Detwiler’s knowledge of Sovereign Grace goes back several years, as he was one of its original leaders. He served as a pastor and on their board of elders, remaining a close friend to Mahaney from 1974 until 2009. Over time, he says he noticed patterns in Mahaney’s behavior that disturbed him, which included: deceit, the illegal use of funds, fraud, and, after he left SGM, the cover-up of sexual abuse.

Following Matthew 18, which describes the steps Christians take toward reconciliation, he first approached Mahaney privately. (C.J. Mahaney didn’t respond to multiple requests for comment.) When it became clear nothing was changing, Detwiler involved other church leaders. As more time passed, Detwiler compiled 600 pages of emails and ministry documents that he sent to the board and fellow pastors. After he was ousted from the church, Detwiler posted, online, what became known as “The Documents.” Tens of thousands of people have now read this paper trail. A representative from Sovereign Grace said the following of the documents: “We cannot verify the precise nature of all the information Brent Detwiler has provided SGC. He has publicly disseminated large volumes of documents, accusations, slander, and misinformation.”

I tell Detwiler how my friend’s Twitter blocking led me to him.

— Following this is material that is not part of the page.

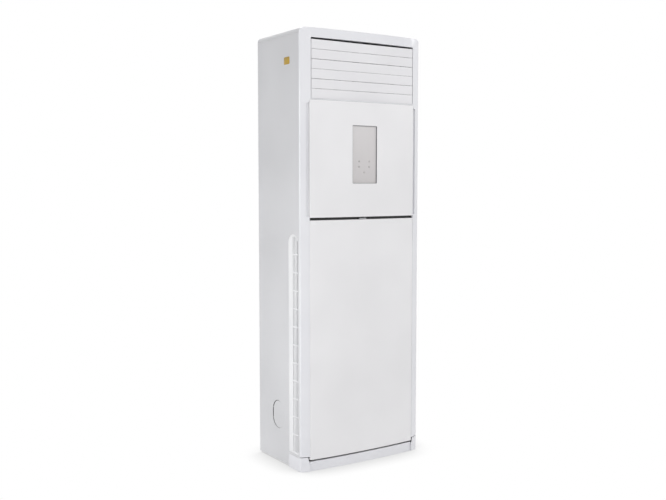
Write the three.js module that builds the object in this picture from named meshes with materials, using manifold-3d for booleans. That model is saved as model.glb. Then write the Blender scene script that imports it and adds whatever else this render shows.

Then I ask him whether C.J. Mahaney was lying.

“Absolutely… and I can back up that claim up with documentation. In an affidavit I filled out, there were 14 exhibits that included emails between C.J. and the victims,” Detwiler tells me. “He was extensively involved in counseling at least some victims and was completely aware of the situation.”

Detwiler isn’t the only one claiming Mahaney was involved with church victims of sexual abuse — several victims have also spoken out. I took the following screen capture from the Wartburg Watch, a Christian watchdog organization. The organization has been working with SGM victims for several years, in addition to helping other sexual abuse victims from churches across the U.S.

Source: Wartburg Watch

I spoke with Dee Parsons, one of the founders of the Wartburg Watch. Like Detwiler, Parsons stated there’s “no way” Mahaney is telling the truth.